Friday, November 20, 2015

The Beast Within

October 2015

     I'm not in second grade anymore. I'm sitting in a restaurant with my son, Tommy, enjoying dinner with friends before going to a haunted forest in Maryland. It's Friday night, so the  place is crowded.        My radar goes off. There's a bully nearby.
     I zone in on the perpetrator without even thinking about it.
     He's hiding behind the mask of parenthood. It doesn't fool me; I know a bully when I sense one.
     He looms over a child, berating him for some unknown crime. I can't see the child, but I can feel some of his pain, even though my daddy never did that to me.
     I don't know why I feel it so much, but I do. Then, I realize I must do something to stop it.
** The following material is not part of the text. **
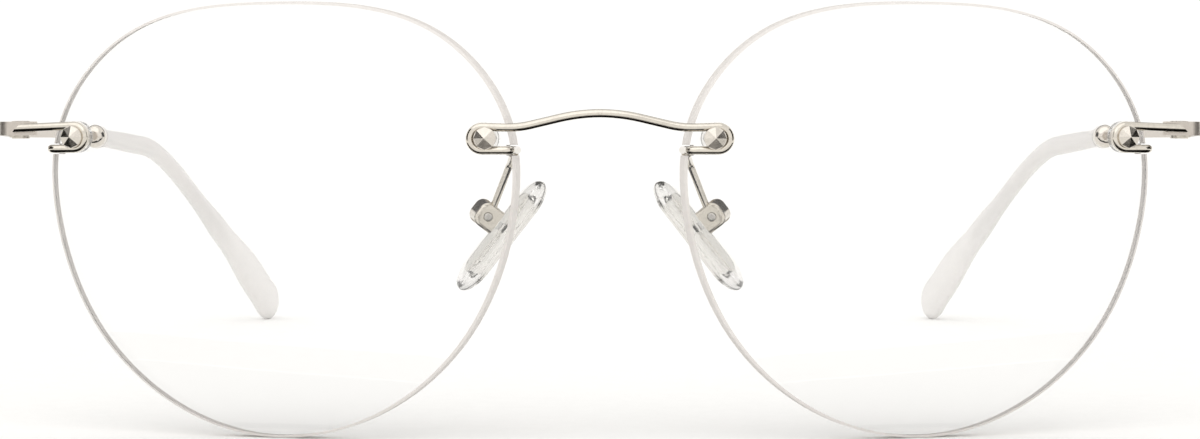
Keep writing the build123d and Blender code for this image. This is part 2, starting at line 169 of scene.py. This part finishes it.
# Spring strip rolled and satin brushed along its length: a soft beige grey without sharp reflections.
satin_strip = finish_of("satin_spring_strip", {"Metallic": 1.0}, 0.06, stretch=(1, 0.04, 1), bump_mm=0.003,
                        rough=(0.3, 0.46), tones=("CBC3BA", "DDD6CD"))
# Hinge leaves stamped from nickel silver and tumbled: softly rounded shine, small dull patches.
tumbled_leaf = finish_of("tumbled_nickel_silver", {"Metallic": 1.0}, 0.2, bump_mm=0.002, rough=(0.18, 0.34),
                         tones=("C6C0B6", "D8D2C8"))
# Stainless screws, turned: a little darker and cooler than the plating round them.
turned_screw = finish_of("turned_stainless_screw", {"Metallic": 1.0}, 0.08, bump_mm=0.002, rough=(0.16, 0.3),
                         tones=("B9B6B1", "CFCCC7"))
# Ferrule turned and polished: a clear domed mirror.
polished_ferrule = finish_of("polished_ferrule", {"Metallic": 1.0}, 0.5, rough=(0.08, 0.16),
                             tones=("D5CFC6", "E3DDD4"))
# Pad box bent from nickel silver sheet and polished: slight ripple from the bending.
pressed_sheet = finish_of("pressed_polished_sheet", {"Metallic": 1.0}, 0.6, bump_mm=0.006, rough=(0.08, 0.16),
                          tones=("C4BEB3", "D8D2C7"))
# Cast lens resin with a hard coat: water clear, with only thin reflections.
clear_lens = finish_of("cast_lens_resin",
                       {"Base Color": linear("FFFFFF"), "Transmission Weight": 1.0, "IOR": 1.5},
                       8.0, rough=(0.0, 0.01))
# Lens rim, ground on a wheel and left matt: a warm grey frosted band with fine lines in it.
ground_edge = finish_of("wheel_ground_edge",
                        {"Transmission Weight": 0.3, "Specular IOR Level": 0.25, "IOR": 1.5},
                        0.12, bump_mm=0.01, rough=(0.5, 0.7), tones=("E0DBD7", "EBE7E3"))
# Bushings moulded from clear polycarbonate: glassy, with a slight moulding haze.
clear_bushing = finish_of("clear_polycarbonate",
                          {"Base Color": linear("FBFAF8"), "Transmission Weight": 1.0, "IOR": 1.585},
                          0.3, rough=(0.05, 0.14))
# Temple tips moulded from milky cellulose propionate: frosted, translucent, the core just showing inside.
frosted_tip = finish_of("frosted_propionate_tip",
                        {"Transmission Weight": 0.3, "IOR": 1.47, "Specular IOR Level": 0.3},
                        0.25, bump_mm=0.004, rough=(0.35, 0.5), tones=("F4F2F0", "FAF8F6"))
# Nose pads moulded from clear silicone: soft gloss and a faint warm grey in the depth.
clear_silicone = finish_of("clear_silicone_pad", {"Transmission Weight": 0.94, "IOR": 1.41},
                           0.4, bump_mm=0.004, rough=(0.03, 0.1), tones=("F6F5F3", "FDFCFA"))
# Pad insert moulded from clear polycarbonate: sharp bright lines where it lies inside the pad.
clear_insert = finish_of("clear_insert",
                         {"Base Color": linear("F2F1EE"), "Transmission Weight": 1.0, "IOR": 1.585},
                         0.3, rough=(0.04, 0.1))
# Seamless paper: matt, nearly white.
paper = finish_of("seamless_paper", {"Specular IOR Level": 0.0}, 0.4, rough=(0.85, 0.95),
                  tones=("F4F4F3", "F8F8F7"))

finishes = {
    "bridge_wire": polished_wire, "end_wire": polished_wire, "pad_arm": polished_wire, "stud": cut_stud,
    "end_bracket": satin_strip, "temple_bar": satin_strip, "hinge_front": tumbled_leaf,
    "hinge_temple": tumbled_leaf, "hinge_screw": turned_screw, "pad_screw": turned_screw,
    "ferrule": polished_ferrule, "pad_box": pressed_sheet, "lens": clear_lens, "bushing": clear_bushing,
    "tip_sleeve": frosted_tip, "pad_mount": clear_insert, "nose_pad": clear_silicone,
}
for name, node in nodes.items():
    node.data.materials.clear()
    node.data.materials.append(next(look for start, look in finishes.items() if name.startswith(start)))

# ---------------------------------------------------------------- lens rims
LENS_FACE = 0.8        # how squarely a face looks along the lens axis before it counts as polished
for side in SIDES:
    mesh = nodes[f"lens_{side}"].data
    mesh.materials.append(ground_edge)
    front_faces = (p.normal * p.area for p in mesh.polygons if p.normal.y < -LENS_FACE)
    axis = sum(front_faces, Vector()).normalized()
    for face in mesh.polygons:
        face.material_index = int(abs(face.normal.dot(axis)) < LENS_FACE)

# ---------------------------------------------------------------- nose pads
PAD_TURN = radians(38)             # long axis away from upright, top towards the nose
PAD_SPINE = 4.03                   # half the straight run, mm
PAD_RADIUS, PAD_HALF = 3.27, 0.98  # end radius and half thickness, mm
PAD_SEAM = 0.03                    # how far the moulding seam stands proud, mm
PAD_EDGE = 2.5                     # squareness of the edge: 2 is an ellipse
PAD_CROWN, PAD_BACK = 2.0, 2.6     # the same for the domed nose side and for the flatter back
PAD_STEPS, PAD_ROUND = 15, 96      # rings on each side of the seam, points round each
PAD_REACH = radians(80)            # where the last ring closes


def pad_ring(turn, squareness):
    """Distance from the pad's spine and height above its middle, at an angle from the parting line."""
    out, up = abs(cos(turn)) ** (2 / PAD_EDGE), abs(sin(turn)) ** (2 / squareness)
    seam = PAD_SEAM if turn == 0 else 0.0
    return PAD_RADIUS * out + seam, (1 if turn > 0 else -1) * PAD_HALF * up


def silicone_pad(side, across):
    """Silicone pad: a stadium outline, domed on the nose side, flatter on the back, with a moulding seam."""
    low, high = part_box("nose_pad_left")
    centre = (low + high) / 2
    hinge = next(j for j in frame["joints"] if j["name"] == "pad_rock_left")
    wide = Vector(hinge["axis"]).normalized()
    along = Vector((-sin(PAD_TURN), cos(PAD_TURN) * sin(LEAN), cos(PAD_TURN) * cos(LEAN)))
    out = wide.cross(along).normalized()
    along = out.cross(wide)
    shape = bmesh.new()
    rings = []
    for step in range(-PAD_STEPS, PAD_STEPS + 1):
        turn = step / PAD_STEPS * PAD_REACH
        radius, height = pad_ring(turn, PAD_CROWN if turn < 0 else PAD_BACK)
        ring = []
        for k in range(PAD_ROUND):
            angle = 2 * pi * k / PAD_ROUND
            x, y = radius * cos(angle), radius * sin(angle)
            if k % (PAD_ROUND // 2):                    # the two points on the width line stay on it
                y += PAD_SPINE if k < PAD_ROUND // 2 else -PAD_SPINE
            place = centre + (wide * x + along * y + out * height) * MM
            ring.append(shape.verts.new((place.x * across, place.y, place.z)))
        rings.append(ring)
    for lower, upper in zip(rings, rings[1:]):
        for k in range(PAD_ROUND):
            turn_on = (k + 1) % PAD_ROUND
            shape.faces.new((lower[k], lower[turn_on], upper[turn_on], upper[k]))
    shape.faces.new(rings[0])
    shape.faces.new(rings[-1])
    pad = smooth_piece(f"silicone_pad_{side}", shape, clear_silicone)
    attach(pad, f"pad_{side}")
    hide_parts(f"nose_pad_{side}")


for side, across in SIDES.items():
    silicone_pad(side, across)

# ---------------------------------------------------------------- brazed joints of the pad arms
BEAD_RADII = Vector((0.5, 0.55, 0.42)) * MM
BEAD_OFFSET = Vector((0.38, 0.55, -0.2)) * MM   # from the arm's inner, front, top corner
BEAD_WAVE = 0.07       # how far the metal that ran round a joint leaves a smooth drop, share of its radius
BEAD_SLUMP = 0.25      # how much narrower the drop is at its top


def braze_bead(side, across, place):
    """Metal that flowed round a brazed joint: a drop slumped to one side, with a slightly uneven skin."""
    shape = bmesh.new()
    bmesh.ops.create_icosphere(shape, subdivisions=4, radius=1.0)
    middle = Vector((place.x * across, place.y, place.z))
    for vert in shape.verts:
        x, y, z = vert.co
        swell = 1 + BEAD_WAVE * (sin(5 * x + 2 * z) * cos(4 * y) + 0.5 * sin(9 * z + 3 * x))
        slump = 1 - BEAD_SLUMP * max(z, 0)
        drop = BEAD_RADII * Vector((x * slump * across, y * slump, z))
        vert.co = middle + drop * swell
    bead = smooth_piece(f"braze_hook_{side}", shape, polished_wire)
    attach(bead, "front")


arm_low, arm_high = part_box("pad_arm_left")
hook_joint = Vector((arm_low.x, arm_low.y, arm_high.z)) + BEAD_OFFSET
for side, across in SIDES.items():
    braze_bead(side, across, hook_joint)

# ---------------------------------------------------------------- camera
VIEW_CENTRE = Vector((0, -74.287, 24.239)) * MM     # half way up the glasses, as far forward as the bridge
DISTANCE = 0.55                                     # m
camera = into_scene("camera", bpy.data.cameras.new("camera"))
camera.location = VIEW_CENTRE + Vector((0, -cos(LEAN), sin(LEAN))) * DISTANCE
camera.rotation_euler = (pi / 2 - LEAN, 0, 0)
camera.data.lens, camera.data.sensor_width = 154.6, 36.0
camera.data.clip_start, camera.data.clip_end = 0.01, 50.0
bpy.context.scene.camera = camera

# ---------------------------------------------------------------- floor and studio cards
FLOOR_SIDE = 12.0                               # m
SIDE_CARD = (0.4, 0.3)                          # of the cards at the two sides, m
flat_card("floor", FLOOR_SIDE, FLOOR_SIDE, paper)

# Only reflections see the cards: they give the polished metal and the clear pads their dark lines.
LYING, TIPPED, UPRIGHT = (0, 0, 0), (pi / 2 - 0.5, 0, 0), (pi / 2, 0, pi / 2)
CARDS = (
    ("black_card_below", (0.26, 0.062), (0, -0.066, 0.001), LYING, "0E0D0C"),
    ("grey_card_front", (0.26, 0.02), (0, -0.108, 0.001), LYING, "8F8C89"),
    ("grey_card_behind", (1.6, 0.9), (0, 0.9, 0.62), TIPPED, "45423F"),
    ("black_card_left", SIDE_CARD, (-0.34, -0.05, 0.13), UPRIGHT, "1E1C1A"),
    ("black_card_right", SIDE_CARD, (0.34, -0.05, 0.13), UPRIGHT, "1E1C1A"),
)
for name, size, place, turn, code in CARDS:
    made = flat_card(name, *size, glow_of(name, code))
    made.location, made.rotation_euler = place, turn
    made.visible_camera = made.visible_diffuse = made.visible_transmission = made.visible_shadow = False

# ---------------------------------------------------------------- light
# A white dome that is a little greyer towards the top, and one very broad softbox from above.
sky = bpy.data.worlds.new("studio")
bpy.context.scene.world = sky
dome = bare_tree(sky)
way = add(dome, "TexCoord")
rise = add(dome, "SeparateXYZ", {}, {"Vector": way.outputs["Generated"]})
fade = add(dome, "ValToRGB", {}, {"Fac": rise.outputs["Z"]})
two_tone(fade.color_ramp, "FFFDFB", "F2F1EF", 0.25, 0.9)
white = add(dome, "Background", {"Strength": 1.08}, {"Color": fade.outputs["Color"]})
add(dome, "OutputWorld", {}, {"Surface": white.outputs["Background"]})

softbox = into_scene("broad_softbox", bpy.data.lights.new("broad_softbox", "SUN"))
softbox.data.energy, softbox.data.angle = 0.55, radians(70)
softbox.rotation_euler = (radians(30), radians(-12), 0)

bpy.context.scene.view_settings.view_transform = "Standard"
     Why? Again, I don't know.
     No one around me seems to notice. Is it just me, overreacting?
     No, I can feel the tension in the air. It's there.
     I stop eating and become more aware of my surroundings, noticing where the man sits in relation to me and every detail I can absorb. There are frying pans hanging behind him in the kitchen, just over his head.
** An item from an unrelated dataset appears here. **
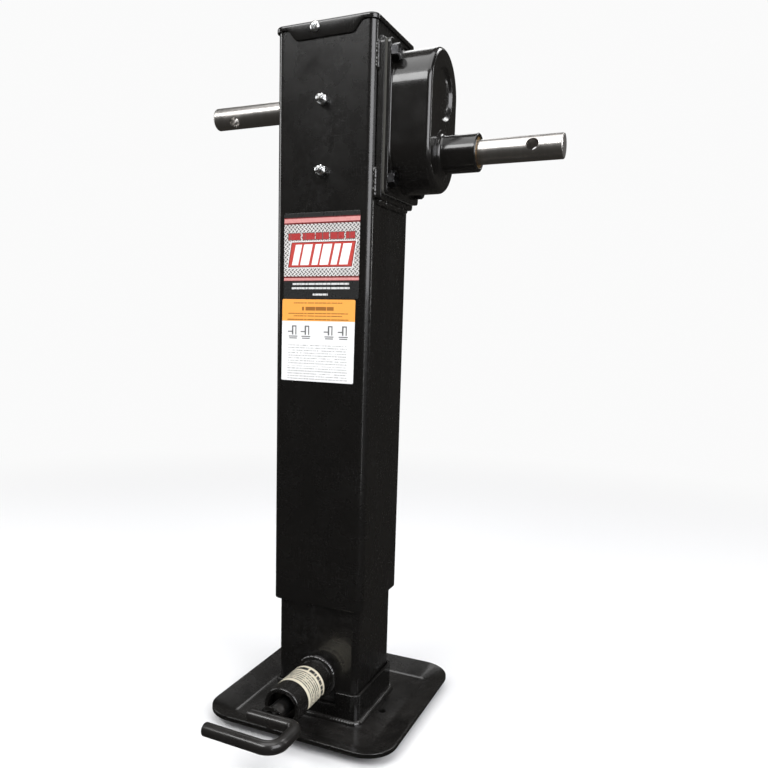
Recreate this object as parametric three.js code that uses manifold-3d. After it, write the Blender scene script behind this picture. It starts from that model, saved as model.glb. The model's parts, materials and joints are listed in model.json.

     Everyone at our table continues to eat except Tommy. He gives me that, "Please don't DO anything," look.
     The man becomes louder, pulling on the boy's arm as he threatens to take him outside for...?
My not-so-sweet alter ego
     Others around us begin to notice and pretend not to. That's what polite, normal people do in restaurants.
     I, on the other hand, cannot do that. Honest, I can't.
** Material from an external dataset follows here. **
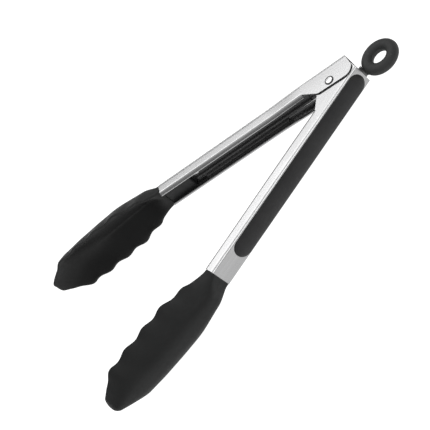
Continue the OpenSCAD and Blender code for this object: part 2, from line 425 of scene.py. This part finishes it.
# ---------------------------------------------------------------- steel arms
def half_line(w, b, f, h, ears):
    """Half of a channel's section from the middle of the back to its edge, moved inward by h.

    w is the half width, b the depth of the back and f the depth where the lip starts to roll.
    """
    wall, tail = w - h, b - BEVEL - 1.6
    turn = 0.28 if h == 0 else 0.14
    groove = GROOVE if h == 0 else [(k, h) for k in (0.6, 0.66, 0.72, 0.78)]
    pts = [(b - h, 0.0), (b - h, w * 0.45)]
    chain = [(b - h, w * 0.5), (b - h, w - BEVEL - 0.414 * h), (b - BEVEL - 0.414 * h, wall), (tail, wall)]
    chain = [Vector(p) for p in chain]
    for a, p, c in zip(chain, chain[1:], chain[2:]):
        pts += bent(p + (a - p).normalized() * turn, p, p + (c - p).normalized() * turn, 3)
    pts += [(b - BEVEL - k, w - deep) for k, deep in groove]
    if ears:
        return pts + [(tail, wall), (EAR_D - 0.6, wall)]
    pts.append((tail - 0.3, wall))
    r = LIP_R - h
    for k in range(13):
        a = math.radians(90 * k / 12)
        pts.append((f - r * math.sin(a), w - LIP_R + r * math.cos(a)))
    return pts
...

     My heart is already beating so fast I can feel it, and heat rises from my chest up into my cheeks until they begin to burn. I remain calm enough on the outside but inside, I'm preparing for a BIG fight. (Frying pans make fierce weapons.)
     I am Bruce Banner trying NOT to turn into the Hulk. He's a powerful fighter but makes a big mess.
     So, I channel my rage into "the stare" and give it to him dead in the eye. Lucky for me, he is sitting directly across from me, two tables away.
    He looks away and stops the abuse.
    The tension is gone, and the air feels clean again; I pick up my fork. Tommy lets out a sight of relief.
     He gets embarrassed when I turn green in public.